# TASK STATEMENT
From the entries that follow, reproduce exactly and only the lines from the line with "Model this object" to the line with "flexible rubber stem.", endpoints included.

# RECORD EXCERPTS
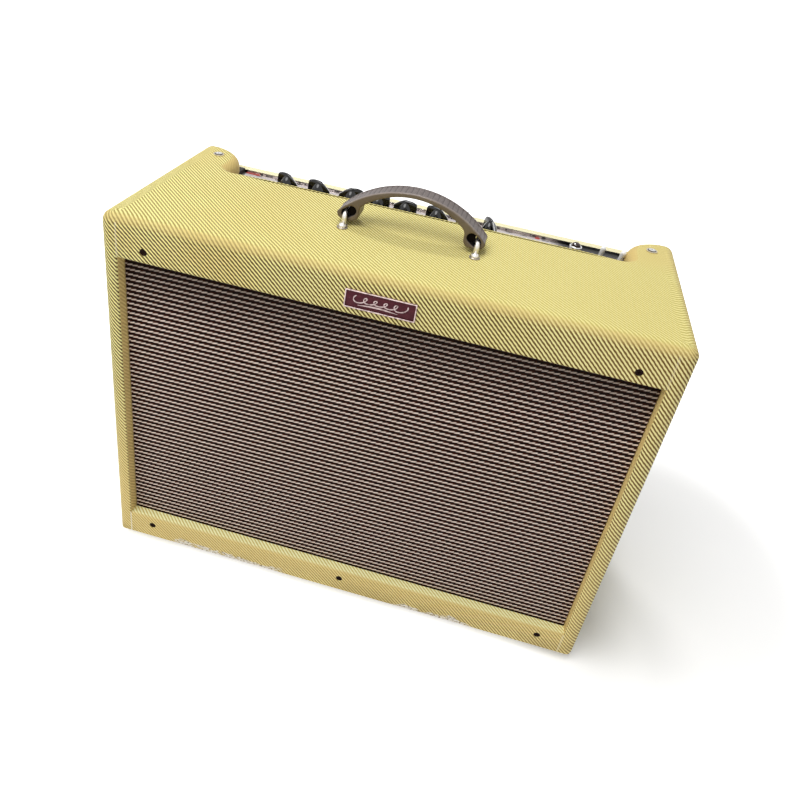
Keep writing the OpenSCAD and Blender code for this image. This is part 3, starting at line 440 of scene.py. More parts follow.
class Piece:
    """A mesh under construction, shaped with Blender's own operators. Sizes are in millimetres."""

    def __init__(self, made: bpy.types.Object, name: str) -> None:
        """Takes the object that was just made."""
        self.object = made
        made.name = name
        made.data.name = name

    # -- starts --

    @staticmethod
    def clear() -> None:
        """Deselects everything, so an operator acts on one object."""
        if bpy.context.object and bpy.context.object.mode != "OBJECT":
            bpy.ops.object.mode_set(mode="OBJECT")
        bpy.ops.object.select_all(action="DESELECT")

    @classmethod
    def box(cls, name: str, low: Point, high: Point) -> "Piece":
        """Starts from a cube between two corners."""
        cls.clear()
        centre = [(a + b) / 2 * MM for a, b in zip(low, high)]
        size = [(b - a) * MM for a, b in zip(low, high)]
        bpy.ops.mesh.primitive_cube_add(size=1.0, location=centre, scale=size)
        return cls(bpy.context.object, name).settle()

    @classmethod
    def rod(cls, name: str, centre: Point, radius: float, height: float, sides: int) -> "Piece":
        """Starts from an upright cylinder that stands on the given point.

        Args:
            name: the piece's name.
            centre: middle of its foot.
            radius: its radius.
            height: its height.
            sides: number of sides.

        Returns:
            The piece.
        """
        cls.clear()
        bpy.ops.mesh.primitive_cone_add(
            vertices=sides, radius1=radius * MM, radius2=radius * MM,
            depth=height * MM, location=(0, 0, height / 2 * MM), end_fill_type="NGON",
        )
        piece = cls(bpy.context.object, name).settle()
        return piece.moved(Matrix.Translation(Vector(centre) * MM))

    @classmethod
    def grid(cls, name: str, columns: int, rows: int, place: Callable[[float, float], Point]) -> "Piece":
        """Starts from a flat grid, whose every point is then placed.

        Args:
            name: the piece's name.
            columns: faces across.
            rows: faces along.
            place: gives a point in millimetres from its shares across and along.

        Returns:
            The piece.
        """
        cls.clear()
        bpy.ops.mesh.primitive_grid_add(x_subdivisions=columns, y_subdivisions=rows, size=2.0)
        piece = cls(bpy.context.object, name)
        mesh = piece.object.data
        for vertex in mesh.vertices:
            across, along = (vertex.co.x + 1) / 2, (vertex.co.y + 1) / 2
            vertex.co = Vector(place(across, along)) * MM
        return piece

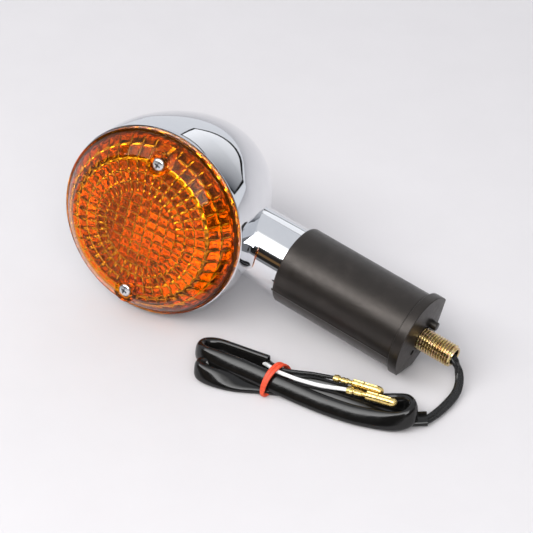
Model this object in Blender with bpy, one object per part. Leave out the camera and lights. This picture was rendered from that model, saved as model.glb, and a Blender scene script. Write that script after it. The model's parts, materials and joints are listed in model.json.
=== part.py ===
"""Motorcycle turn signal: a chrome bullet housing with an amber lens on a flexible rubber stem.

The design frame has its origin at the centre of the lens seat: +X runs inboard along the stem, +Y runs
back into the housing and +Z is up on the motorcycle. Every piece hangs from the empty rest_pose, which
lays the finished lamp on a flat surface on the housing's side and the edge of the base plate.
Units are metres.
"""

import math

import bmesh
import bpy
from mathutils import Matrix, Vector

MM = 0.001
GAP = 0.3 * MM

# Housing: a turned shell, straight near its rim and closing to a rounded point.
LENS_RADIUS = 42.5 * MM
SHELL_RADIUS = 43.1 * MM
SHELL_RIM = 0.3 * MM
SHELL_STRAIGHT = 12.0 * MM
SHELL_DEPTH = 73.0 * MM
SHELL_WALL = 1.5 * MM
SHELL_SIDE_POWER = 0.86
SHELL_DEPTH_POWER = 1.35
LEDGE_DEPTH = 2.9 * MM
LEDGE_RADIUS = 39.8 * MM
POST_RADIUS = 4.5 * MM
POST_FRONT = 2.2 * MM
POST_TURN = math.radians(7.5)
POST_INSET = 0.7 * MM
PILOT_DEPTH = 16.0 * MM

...

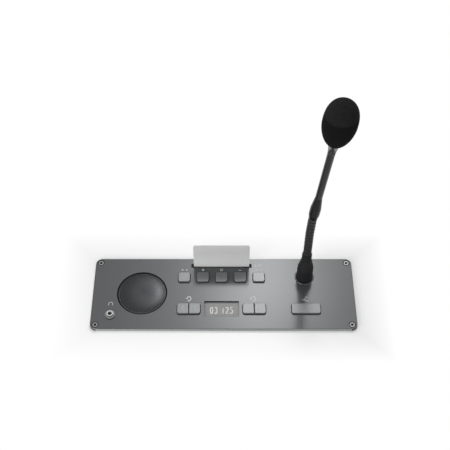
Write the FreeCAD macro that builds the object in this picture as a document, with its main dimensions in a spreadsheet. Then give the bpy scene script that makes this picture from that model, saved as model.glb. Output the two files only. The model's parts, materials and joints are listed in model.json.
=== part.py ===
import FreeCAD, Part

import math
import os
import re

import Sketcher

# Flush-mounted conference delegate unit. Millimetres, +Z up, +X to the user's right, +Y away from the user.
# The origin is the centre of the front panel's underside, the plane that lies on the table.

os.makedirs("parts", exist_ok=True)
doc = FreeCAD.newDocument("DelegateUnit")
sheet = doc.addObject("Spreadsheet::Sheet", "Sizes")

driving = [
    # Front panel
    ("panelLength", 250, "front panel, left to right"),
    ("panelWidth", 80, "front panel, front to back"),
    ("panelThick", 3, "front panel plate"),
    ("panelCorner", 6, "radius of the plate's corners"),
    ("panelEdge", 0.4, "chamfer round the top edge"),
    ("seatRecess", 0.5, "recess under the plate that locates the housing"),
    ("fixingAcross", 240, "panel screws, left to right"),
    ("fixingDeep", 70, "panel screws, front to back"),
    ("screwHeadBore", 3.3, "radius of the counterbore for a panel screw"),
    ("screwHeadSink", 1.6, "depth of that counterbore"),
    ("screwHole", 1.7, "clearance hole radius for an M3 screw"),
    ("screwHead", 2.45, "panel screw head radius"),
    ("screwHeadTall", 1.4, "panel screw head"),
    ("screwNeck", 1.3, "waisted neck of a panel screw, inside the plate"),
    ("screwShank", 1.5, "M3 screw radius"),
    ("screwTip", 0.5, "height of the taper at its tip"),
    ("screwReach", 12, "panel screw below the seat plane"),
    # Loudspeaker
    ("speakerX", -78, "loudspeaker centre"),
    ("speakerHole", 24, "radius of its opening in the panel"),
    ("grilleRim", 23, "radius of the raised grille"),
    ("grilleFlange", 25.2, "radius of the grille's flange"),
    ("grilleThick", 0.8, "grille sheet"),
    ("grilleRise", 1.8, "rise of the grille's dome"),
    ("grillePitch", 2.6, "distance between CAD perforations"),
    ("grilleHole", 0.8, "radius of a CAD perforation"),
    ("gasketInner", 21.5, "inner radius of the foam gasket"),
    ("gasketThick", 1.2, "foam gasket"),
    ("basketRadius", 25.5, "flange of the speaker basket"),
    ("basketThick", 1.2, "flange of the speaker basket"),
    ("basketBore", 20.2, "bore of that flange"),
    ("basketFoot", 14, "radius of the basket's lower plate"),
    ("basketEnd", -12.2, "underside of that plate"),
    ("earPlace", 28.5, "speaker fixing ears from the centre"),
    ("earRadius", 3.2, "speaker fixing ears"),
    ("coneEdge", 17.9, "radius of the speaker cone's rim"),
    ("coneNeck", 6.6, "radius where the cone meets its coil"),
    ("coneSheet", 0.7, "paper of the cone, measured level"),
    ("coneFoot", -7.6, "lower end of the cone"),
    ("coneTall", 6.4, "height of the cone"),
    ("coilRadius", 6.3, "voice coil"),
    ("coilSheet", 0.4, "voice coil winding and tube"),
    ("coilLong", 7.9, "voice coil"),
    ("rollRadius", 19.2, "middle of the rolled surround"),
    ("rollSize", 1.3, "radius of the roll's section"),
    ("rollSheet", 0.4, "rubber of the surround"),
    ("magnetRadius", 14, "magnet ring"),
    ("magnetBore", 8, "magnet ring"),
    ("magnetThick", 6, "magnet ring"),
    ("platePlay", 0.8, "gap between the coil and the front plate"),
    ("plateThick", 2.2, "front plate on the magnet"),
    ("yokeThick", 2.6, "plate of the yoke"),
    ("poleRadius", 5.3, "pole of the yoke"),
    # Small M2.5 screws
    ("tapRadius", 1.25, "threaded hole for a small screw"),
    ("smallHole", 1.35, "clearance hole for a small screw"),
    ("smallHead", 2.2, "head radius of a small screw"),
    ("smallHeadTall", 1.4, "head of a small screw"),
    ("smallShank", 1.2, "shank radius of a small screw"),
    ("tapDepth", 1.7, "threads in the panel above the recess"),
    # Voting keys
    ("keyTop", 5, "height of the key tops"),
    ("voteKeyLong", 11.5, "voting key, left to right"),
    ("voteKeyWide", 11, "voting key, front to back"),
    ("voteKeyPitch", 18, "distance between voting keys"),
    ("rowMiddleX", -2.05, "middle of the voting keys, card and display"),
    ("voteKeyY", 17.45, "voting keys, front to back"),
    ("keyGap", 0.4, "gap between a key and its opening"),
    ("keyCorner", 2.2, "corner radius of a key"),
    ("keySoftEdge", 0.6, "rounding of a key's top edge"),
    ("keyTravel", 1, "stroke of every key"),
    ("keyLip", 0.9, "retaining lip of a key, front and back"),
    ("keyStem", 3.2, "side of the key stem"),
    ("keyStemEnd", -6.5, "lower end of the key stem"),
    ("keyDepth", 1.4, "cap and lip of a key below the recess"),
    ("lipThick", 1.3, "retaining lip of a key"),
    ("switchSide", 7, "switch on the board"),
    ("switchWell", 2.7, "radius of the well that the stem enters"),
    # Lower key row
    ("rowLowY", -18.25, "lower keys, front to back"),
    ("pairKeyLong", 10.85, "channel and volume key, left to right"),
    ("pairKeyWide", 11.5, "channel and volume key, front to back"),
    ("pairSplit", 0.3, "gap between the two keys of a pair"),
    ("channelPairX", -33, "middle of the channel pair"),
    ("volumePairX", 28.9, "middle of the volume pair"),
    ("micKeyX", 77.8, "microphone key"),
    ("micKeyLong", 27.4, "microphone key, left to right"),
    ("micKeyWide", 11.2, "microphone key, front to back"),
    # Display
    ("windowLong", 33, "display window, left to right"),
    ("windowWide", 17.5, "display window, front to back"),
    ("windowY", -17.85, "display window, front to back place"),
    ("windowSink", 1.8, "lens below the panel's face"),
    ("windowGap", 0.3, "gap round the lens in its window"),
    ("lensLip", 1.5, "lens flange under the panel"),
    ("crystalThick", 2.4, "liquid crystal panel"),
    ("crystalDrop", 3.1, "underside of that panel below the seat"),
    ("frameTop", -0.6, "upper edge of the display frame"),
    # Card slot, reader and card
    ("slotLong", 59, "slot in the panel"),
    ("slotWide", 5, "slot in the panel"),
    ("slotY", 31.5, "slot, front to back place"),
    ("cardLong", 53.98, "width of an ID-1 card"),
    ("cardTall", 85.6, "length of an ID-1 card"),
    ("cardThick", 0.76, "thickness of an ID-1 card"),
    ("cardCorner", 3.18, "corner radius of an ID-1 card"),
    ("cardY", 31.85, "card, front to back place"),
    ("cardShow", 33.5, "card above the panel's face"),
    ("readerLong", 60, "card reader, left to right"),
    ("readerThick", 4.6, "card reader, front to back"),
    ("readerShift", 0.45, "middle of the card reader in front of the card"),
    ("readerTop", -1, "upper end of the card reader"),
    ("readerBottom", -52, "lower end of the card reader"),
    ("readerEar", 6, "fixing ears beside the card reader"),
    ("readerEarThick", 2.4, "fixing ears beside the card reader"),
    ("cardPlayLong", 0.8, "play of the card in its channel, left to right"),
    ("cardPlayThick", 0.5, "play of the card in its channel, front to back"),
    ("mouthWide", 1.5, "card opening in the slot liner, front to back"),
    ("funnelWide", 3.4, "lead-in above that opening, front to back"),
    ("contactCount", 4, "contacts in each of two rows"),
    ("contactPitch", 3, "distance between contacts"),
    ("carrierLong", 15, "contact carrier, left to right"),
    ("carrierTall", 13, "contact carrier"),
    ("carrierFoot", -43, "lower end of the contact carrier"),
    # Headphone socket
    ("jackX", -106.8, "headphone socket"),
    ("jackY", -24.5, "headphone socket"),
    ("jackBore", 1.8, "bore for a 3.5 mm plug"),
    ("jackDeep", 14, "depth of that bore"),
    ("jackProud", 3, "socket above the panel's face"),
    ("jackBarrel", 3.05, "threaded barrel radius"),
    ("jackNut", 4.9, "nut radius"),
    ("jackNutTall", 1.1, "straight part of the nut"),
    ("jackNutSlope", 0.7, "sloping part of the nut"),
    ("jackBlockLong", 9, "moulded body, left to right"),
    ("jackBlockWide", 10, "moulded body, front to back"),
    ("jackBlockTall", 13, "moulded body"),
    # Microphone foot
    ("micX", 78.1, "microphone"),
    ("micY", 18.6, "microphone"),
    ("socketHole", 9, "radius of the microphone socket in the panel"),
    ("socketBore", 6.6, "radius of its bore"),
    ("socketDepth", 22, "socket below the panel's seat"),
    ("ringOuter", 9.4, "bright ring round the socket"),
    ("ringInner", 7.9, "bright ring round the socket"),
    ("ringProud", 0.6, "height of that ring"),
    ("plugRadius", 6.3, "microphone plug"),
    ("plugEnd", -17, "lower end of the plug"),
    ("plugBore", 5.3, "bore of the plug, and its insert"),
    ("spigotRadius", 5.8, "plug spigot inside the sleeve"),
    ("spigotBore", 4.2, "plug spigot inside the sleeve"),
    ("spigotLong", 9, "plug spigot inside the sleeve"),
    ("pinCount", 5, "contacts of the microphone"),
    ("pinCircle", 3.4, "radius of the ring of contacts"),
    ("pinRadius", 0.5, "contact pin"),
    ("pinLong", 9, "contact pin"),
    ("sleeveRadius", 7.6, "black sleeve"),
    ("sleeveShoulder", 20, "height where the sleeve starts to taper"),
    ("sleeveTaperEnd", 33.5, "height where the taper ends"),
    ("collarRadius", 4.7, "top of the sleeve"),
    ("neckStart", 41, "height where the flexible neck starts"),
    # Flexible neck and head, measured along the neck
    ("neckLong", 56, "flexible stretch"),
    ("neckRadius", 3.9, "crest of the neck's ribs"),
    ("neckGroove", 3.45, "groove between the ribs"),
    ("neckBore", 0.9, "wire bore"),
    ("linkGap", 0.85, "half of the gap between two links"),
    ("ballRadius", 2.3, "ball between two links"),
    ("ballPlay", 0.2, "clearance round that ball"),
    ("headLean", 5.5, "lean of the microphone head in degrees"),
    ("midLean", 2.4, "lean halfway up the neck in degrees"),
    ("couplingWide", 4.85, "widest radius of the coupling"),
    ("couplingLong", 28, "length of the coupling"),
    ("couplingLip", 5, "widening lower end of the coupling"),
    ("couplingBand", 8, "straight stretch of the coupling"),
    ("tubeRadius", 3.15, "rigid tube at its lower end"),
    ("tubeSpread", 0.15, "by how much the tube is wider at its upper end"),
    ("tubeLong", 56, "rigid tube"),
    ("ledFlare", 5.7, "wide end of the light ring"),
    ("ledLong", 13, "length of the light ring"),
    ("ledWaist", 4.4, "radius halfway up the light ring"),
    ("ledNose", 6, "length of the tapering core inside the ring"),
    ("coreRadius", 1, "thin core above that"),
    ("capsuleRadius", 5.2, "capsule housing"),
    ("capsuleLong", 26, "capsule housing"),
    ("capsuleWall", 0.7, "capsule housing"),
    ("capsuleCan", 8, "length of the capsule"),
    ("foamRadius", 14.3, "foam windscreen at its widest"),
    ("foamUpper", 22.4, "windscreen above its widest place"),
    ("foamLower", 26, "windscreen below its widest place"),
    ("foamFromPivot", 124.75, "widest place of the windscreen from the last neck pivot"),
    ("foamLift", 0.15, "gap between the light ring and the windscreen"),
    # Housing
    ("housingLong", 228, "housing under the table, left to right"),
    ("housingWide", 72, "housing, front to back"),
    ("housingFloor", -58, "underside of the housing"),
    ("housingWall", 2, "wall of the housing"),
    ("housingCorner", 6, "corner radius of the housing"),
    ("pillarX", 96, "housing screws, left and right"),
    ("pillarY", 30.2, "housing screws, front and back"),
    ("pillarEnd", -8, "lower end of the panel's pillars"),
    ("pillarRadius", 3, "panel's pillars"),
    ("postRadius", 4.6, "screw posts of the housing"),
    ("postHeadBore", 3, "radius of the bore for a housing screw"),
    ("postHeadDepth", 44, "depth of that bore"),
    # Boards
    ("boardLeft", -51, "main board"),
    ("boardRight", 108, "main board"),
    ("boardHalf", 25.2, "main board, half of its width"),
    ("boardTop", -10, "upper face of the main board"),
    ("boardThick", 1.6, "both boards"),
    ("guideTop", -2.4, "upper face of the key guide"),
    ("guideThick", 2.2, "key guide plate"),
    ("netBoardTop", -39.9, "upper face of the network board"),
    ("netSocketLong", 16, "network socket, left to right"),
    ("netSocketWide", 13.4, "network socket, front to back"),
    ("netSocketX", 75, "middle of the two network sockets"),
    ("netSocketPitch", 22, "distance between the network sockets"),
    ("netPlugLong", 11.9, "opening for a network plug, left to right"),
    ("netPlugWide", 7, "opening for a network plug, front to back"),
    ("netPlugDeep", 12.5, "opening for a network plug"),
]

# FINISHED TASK
Model this object in Blender with bpy, one object per part. Leave out the camera and lights. This picture was rendered from that model, saved as model.glb, and a Blender scene script. Write that script after it. The model's parts, materials and joints are listed in model.json.
=== part.py ===
"""Motorcycle turn signal: a chrome bullet housing with an amber lens on a flexible rubber stem.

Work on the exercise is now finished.